Currently, many employers have access to alternate labour sources, including through labour hire and contractors (indirect labour). This is helpful for a range of reasons, including:

  • maintaining continuous production through peaks and troughs of labour demand, covering employee absences on leave or during periods of industrial action;
  • attracting niche skills that are otherwise not freely available; and
  • achieving cost savings through economies of scale.

Ultimately, these things drive productivity and cost efficiency and have, at least in part, contributed to employers’ ability to maintain or improve terms and conditions of employment for their own direct workforces through traditional enterprise bargaining.

From a bargaining leverage perspective though, access to indirect labour gives some employers, in certain circumstances, the capacity to withstand protected industrial action campaigns. Unions see this as a threat to job security and the bargaining power of direct workforces.

Of course, unions are therefore incentivised to bring direct and indirect labour together to bargain collectively and take protected industrial action collectively. In fact, this type of multi-enterprise bargaining could potentially extend to all organisations within a particular supply chain, which would have significant implications from an industrial action perspective.

The impact of such a reform should not be underestimated, as it has the capacity to bring some employers and supply chains who rely on indirect labour to breaking point. The industrial pressure applied through multi-employer industrial action would be immense. It could significantly shift bargaining leverage in favour of employees and unions and could result in a significant uplift in strike action in pursuit of driving wage levels to the highest common denominator across the various different employers participating in the bargaining round.

Invariably, this could result in wages growth for the short to medium term. But at a cost. Employers with the capacity to pay will do so (at least in part) and there will ultimately be less discrepancy in terms and conditions between direct and indirect labour.

But many employers won’t have the capacity to pay – at least without significant structural changes to business to drive down the cost base. Some will look to automation, partial divestment or offshoring. Perhaps not by accident, the platform refers to an automation tax. Some business models might simply become unsustainable, or might need to find a new wages equilibrium lower than current direct employee rates.
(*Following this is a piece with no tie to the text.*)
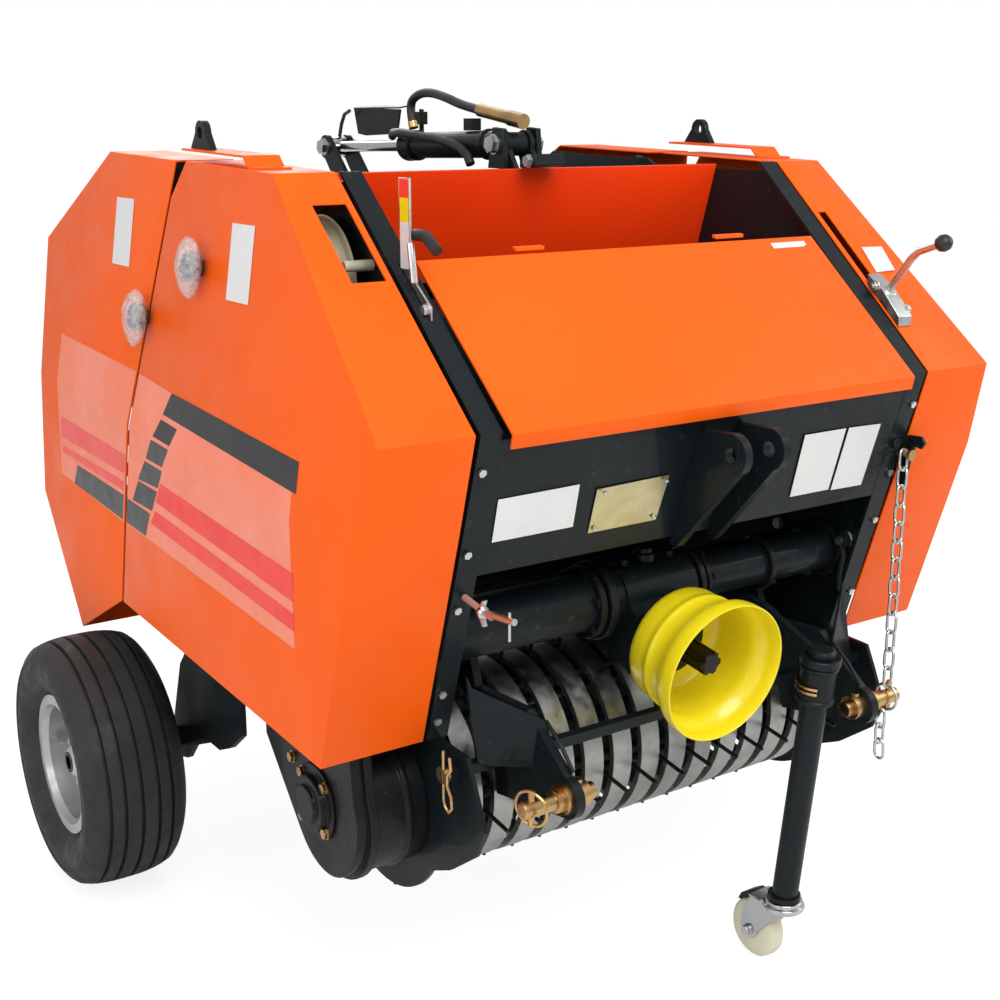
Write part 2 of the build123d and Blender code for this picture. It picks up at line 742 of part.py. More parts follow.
pto_shield.part.label = "pto_shield"
export_step(pto_shield.part.moved(to_middle), "parts/pto_shield.step")

# Parking jack: sleeve on a bracket plate, leg and swivelling caster
jack_lean = atan2(jack_foot[0] - jack_top[0], jack_top[1] - jack_foot[1])
jack_axis = Vector(0, sin(jack_lean), -cos(jack_lean))
jack_plane = Plane(origin=(jack_x, *jack_top), x_dir=(1, 0, 0), z_dir=jack_axis)
sleeve_length = 70.0
jack_length = hypot(jack_foot[0] - jack_top[0], jack_top[1] - jack_foot[1])
with BuildPart() as jack_sleeve:
    with BuildSketch(jack_plane):
        Circle(jack_sleeve_radius)
    extrude(amount=sleeve_length)
    with BuildSketch(across(jack_x + 2.0)):
        Polygon(
            (lower_beam_y, lower_beam_z),
            (lower_beam_y, lower_beam_z - 39.0),
            (jack_top[0] + 20.0, jack_top[1] - 55.0),
            (jack_top[0] + 15.0, jack_top[1] + 2.0),
            (drive_y - 40.0, drive_z - 48.0),
            align=None,
        )
    extrude(amount=10.0)
    with BuildSketch(jack_plane.offset(-2.0)):
        Circle(jack_leg_radius + seat_gap)
    extrude(amount=sleeve_length + 4.0, mode=Mode.SUBTRACT)
    with BuildSketch(across(jack_x - 10.0)):
        with Locations(tie_bar):
            Rectangle(tie_bar_size + 2 * seat_gap, tie_bar_size + 2 * seat_gap)
    extrude(amount=20.0, mode=Mode.SUBTRACT)
jack_sleeve.part.label = "jack_sleeve"
export_step(jack_sleeve.part.moved(to_middle), "parts/jack_sleeve.step")

caster_pin = (jack_foot[0] + 1.5, 0.0)
fork_plate = 3.0
fork_top_z = jack_foot[1] - 8.0
foot_plate = 7.0
with BuildPart() as jack_leg:
    with BuildSketch(jack_plane.offset(-4.0)):
        Circle(jack_leg_radius)
    extrude(amount=jack_length + 4.0)
    with BuildSketch(Plane.XY.offset(fork_top_z + seat_gap)):
        with Locations((jack_x, caster_pin[0])):
            Circle(jack_leg_radius + 5.0)
    extrude(amount=foot_plate)
jack_leg.part.label = "jack_leg"
export_step(jack_leg.part.moved(to_middle), "parts/jack_leg.step")

caster_axle = (caster_pin[0] + caster_trail, caster_radius)
fork_half = caster_width / 2 + 3.0
with BuildPart() as caster_fork:
    with BuildSketch(Plane.XY.offset(fork_top_z - 8.0)):
        with Locations((jack_x, caster_pin[0])):
            Circle(27.0)
    extrude(amount=8.0)
    for x in (jack_x - fork_half - fork_plate, jack_x + fork_half):
        with BuildSketch(across(x)):
            Polygon(
                (caster_pin[0] - 20.0, fork_top_z - 8.0),
                (caster_axle[0] - 9.0, caster_axle[1] - 5.0),
                (caster_axle[0] + 9.0, caster_axle[1] - 5.0),
                (caster_axle[0] + 6.0, fork_top_z - 20.0),
                (caster_pin[0] + 20.0, fork_top_z - 8.0),
                align=None,
            )
        extrude(amount=fork_plate)
    with BuildSketch(across(jack_x - fork_half - fork_plate - 4.0)):
        with Locations(caster_axle):
            Circle(5.0)
    extrude(amount=2 * (fork_half + fork_plate + 4.0))
caster_fork.part.label = "caster_fork"
export_step(caster_fork.part.moved(to_middle), "parts/caster_fork.step")

with BuildPart() as caster_wheel:
    with BuildSketch(across(jack_x - caster_width / 2)):
        with Locations(caster_axle):
            Circle(caster_radius)
            Circle(5.0 + running_gap, mode=Mode.SUBTRACT)
    extrude(amount=caster_width)
caster_wheel.part.label = "caster_wheel"
export_step(caster_wheel.part.moved(to_middle), "parts/caster_wheel.step")

# Pick-up bands: each a channel bent round the drum, with a leg back to a rail above and one below
band_first_angle = 84.0
band_last_angle = 300.0
band_rail = (10.0, 22.0)
lip_thick = 3.0


def drum_point(radius, angle):
    """Point around the pick-up axis, 0 degrees at the rear and 90 on top."""
    return (pickup_y + radius * cos(radians(angle)), pickup_z + radius * sin(radians(angle)))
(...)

A critical question then arises: What rights will employers have to apply to suspend or terminate industrial action? This becomes even more critical in a new world of multi-enterprise bargaining. One can foresee an increasing reliance on applications to terminate industrial action based on threatened harm to employers and the economy.

Additional tweaks to the bargaining playbook

The above changes might also be coupled with other changes to the bargaining system that will also shift leverage away from employers. For example, the ALP national platform suggests:

  • prohibiting employers from terminating existing enterprise agreements post their nominal expiry dates;
  • prohibiting “unrepresentative” agreements (presumably those that seek to cover employees in particular classifications of work that are not yet employed by the employer);
  • prohibiting organisations from applying different terms and conditions to workers for the same work (across both direct and indirect labour at the same workplace);
  • additional obligations on employers to disclose information in bargaining (for example, to provide even greater justification of a refusal to agree to a union wage claim);
  • greater access to arbitration; and
  • reinforced rights for union members and union delegates to conduct their affairs “without interference”, and to take industrial action.

Conclusion

There is no doubt that the winds of change are blowing across our enterprise bargaining system. Whatever happens, employers should start by taking a fresh look at what industrial action vulnerabilities they may have across their supply chains – it may be that in the new world of enterprise bargaining, use of indirect labour to cover periods of strike action may no longer be a viable option.